No community-based journalist in his right mind who is out trying to sell advertisements and write community news and advance his publication wants to get in the middle of peeing match between two law enforcement agencies.
However, when the community’s need rises above a business plan’s need that is when the measure of the courage and integrity of a community journalist rises or falls.
There is no doubt in my mind that if Covering Katy can get the subscriber base it needs to be viable that Dennis will follow this story wherever it goes objectively. He won’t favor the Sheriff. He won’t favor the Constable. He will ‘favor’ his community.
Commissioner Meyers has done a tremendous service by bringing this issue to the public arena.

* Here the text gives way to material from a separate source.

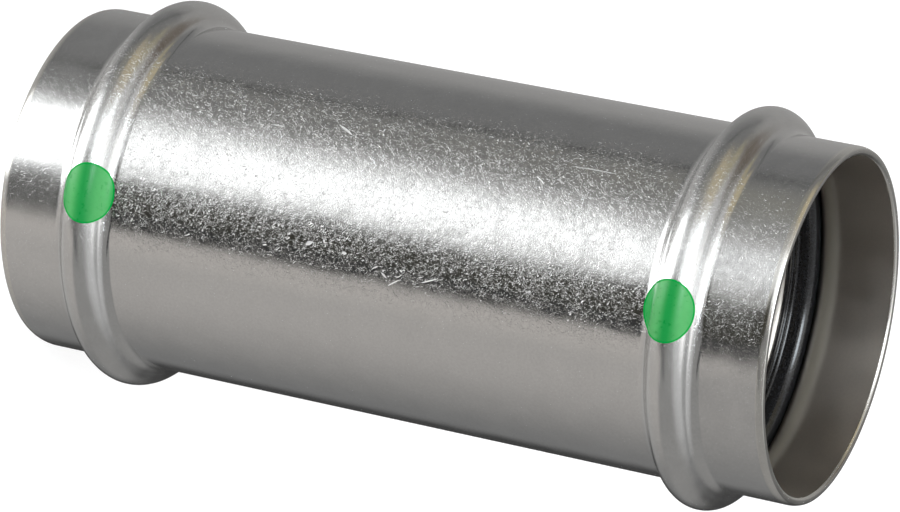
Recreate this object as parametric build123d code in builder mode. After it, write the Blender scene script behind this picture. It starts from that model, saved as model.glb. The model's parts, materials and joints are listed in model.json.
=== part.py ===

It is absurd to blame Dennis for publicizing Meyer’s concerns while helping Meyers bring those concerns to the public.
But make no mistake about it: the moment that Covering Katy published that story, Dennis knew that he would become a target of harsh and even irrational criticism.
In my career as a community journalist, I committed my publications’ resources relentlessly towards two different law enforcement agencies with deep, systemic problems. The fallout led to some very tense moments and concerns for my family until my decisions to publish were more than vindicated. The decisions to pursue and publish were not easy ones.
For the record, the kind of law enforcement problems I pursued in the past do NOT exist at either the Fort Bend Sheriff’s Office or the Precinct 3 Constable’s office. These appear to be important but more typical kinds of matters that need to be worked out.
With Covering Katy focusing the public’s attention on the issues and giving voice to Commissioner Meyers, Dennis will be doing his job in the best tradition of community-based journalism.